For instance, what could be happening in Chad aside from the Janjawid militias alleged by Idriss Deby to be supported in their attacks by Khartmoum? Well, there are two rebellions going on, one against the Chad government, and the other against the government of the Central African Republic: both staes were former French colonies, and both regimes are currently supported by French troops. (Remember this when Jacques Chirac begs Sudan to accept an 'international force' in Western Darfur). While the claims the rebels make against the regimes they oppose are often legitimate, they are not necessarily any more charming themselves. General Francois Bozize is a dictator, and Idriss Deby is corrupt (and has a bloody history), but in both cases, their armed opponents represent rival power factions. In Chad, the opposition parties boycotted the recent election when Deby decided to amend the constitution to allow himself to stand for a third time, and attempted a coup some weeks before the latest election which saw Deby confirmed as leader.
Then of course, there is oil. I said, oil. That's right, oil. The Chad-Cameroon pipeline deal, financed and supported by the World Bank with Exxon and Chevron the main partners, has been central to the insurrection in Chad. The oil ought to enrich Chadians, who are among the poorest people in the world, but two factors are thus far stopping this. On the one hand, Deby reneged on an agreement to use 80% of the revenues for development programmes, so that he could pour money into his own pockets and purchase arms. On the other hand, the agreement itself is horrendous, preventing both Chad and Cameroon governments from passing social and environmental regulatory laws should they impede upon the profits of the key operators in the project, namely the oil companies. Deby's opponents have attempted to capitalise on his corruption, accusing him of stealing Chad's money. They might, in this fashion, succeed in winning over some popular support.
As in Darfur, the conflicts in Chad and the CAR do not resolve into simple ethnic boundaries: rebels in Chad and the CAR are both Arab and non-Arab, Muslim and non-Muslim. In the case of the Chadian rebels, they include ethnic Mimi and Wadai. They are both attacking Arabs and non-Arabs. By the same token, much of Deby's support has come from Chadian Arab groups, with whom he launched his successful coup against the Habre government. Chad's rebels have happily accepted an alliance with Khartoum's militias who themselves are trained and penetrated by Sudanese government paramilitaries. In the same way, Sudanese rebel groups have accepted help from Chad, who have allowed them to operate in the east of the country. The recent agreement by the governments of the CAR, Chad and Sudan to stop supporting rebel movements in one another's territories can be taken as a collective admission of guilt on that front. As Amnesty International suggests: "Both the Sudan and Chad governments are taking advantage of conflict between different ethnic Chadian communities over access to land, water, livestock and other resources by arming them and using them to attack targeted civilian groups."

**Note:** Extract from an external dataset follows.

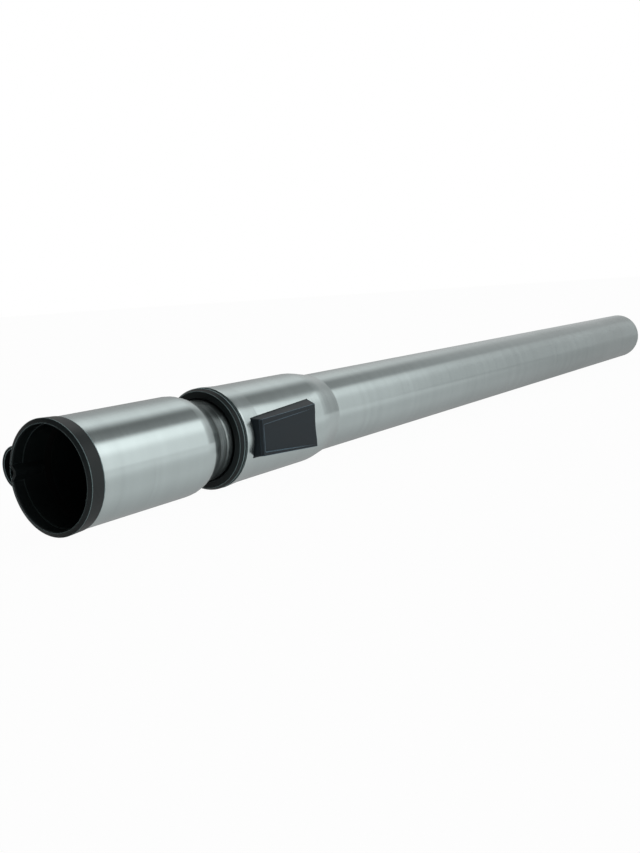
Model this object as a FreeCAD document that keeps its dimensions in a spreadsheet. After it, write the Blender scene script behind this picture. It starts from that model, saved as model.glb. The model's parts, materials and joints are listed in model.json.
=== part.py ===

The suggestion of an impending Rwandan-style genocide is at this moment a colossal overstatement. As it stands, the three governments have reached agreement (this was negotiated by France) and the rebels in Chad have signed a peace deal with their government. They have accepted a 'beefed up' African Union presence. It is unlikely that this will automatically dissipate the violence if it does so at all, but the indication that genocide is imminent is nonetheless curious. No one but Matthew Conway has made the claim (even though it has been widely attributed to "the UN"), and there is no clear basis for such a comparison: Rwanda's genocide did unfold in the context of a civil war in which Western powers backed different sides, but it was a premeditated, conscious act of annihilation which was prepared for with noxious propaganda and carried out with ruthless efficiency in the space of a hundred days. What is happening in Chad is an attempt by disgruntled elements to sieze power by the most ruthless means possible, and this is interlocking with military rivalries between it and the Sudanese government. If there is a slaughter remotely comparable in scale and intensity, it is the killing of up to four million people in the DRC by various forces including those despatched by Rwanda's Paul Kagame, but why insist on similitude? And why the media insistence on this simplistic racist narrative of 'Arabs' attacking 'Africans'?
In a continent that is being torn apart by Western armies and mercenaries, client dictatorships, and feuds between rival power centres, all over the immense material resources of oil, platinum, cobalt, coltan, diamonds etc, why is it necessary to distill conflict into some cultural essence, as a pathological abberation rather than an outgrowth of the system? How will they explain the violence in the Nigerian oil delta, I wonder? There, oppositional militias are emerging against Olusẹgun Ọbasanjọ's Shell-backed dictatorial control over the region. Mysteriously, the President received almost 100% of the votes in the delta region at the last election - and now some of the gangs that he used to suppress the political opposition, steal ballot boxes and rig the election, are moving against him because he did not honour his promises to them. Meanwhile, much of the opposition to the regime is coming from Muslims in the north of the country: will this be depicted as a Bin Ladenist incursion, in the same way that we are now being told that the Islamic Courts movement in Somalia is an Al Qaeda conspiracy? Is this ultimately what the 'Clash of Civilisations' thesis is for?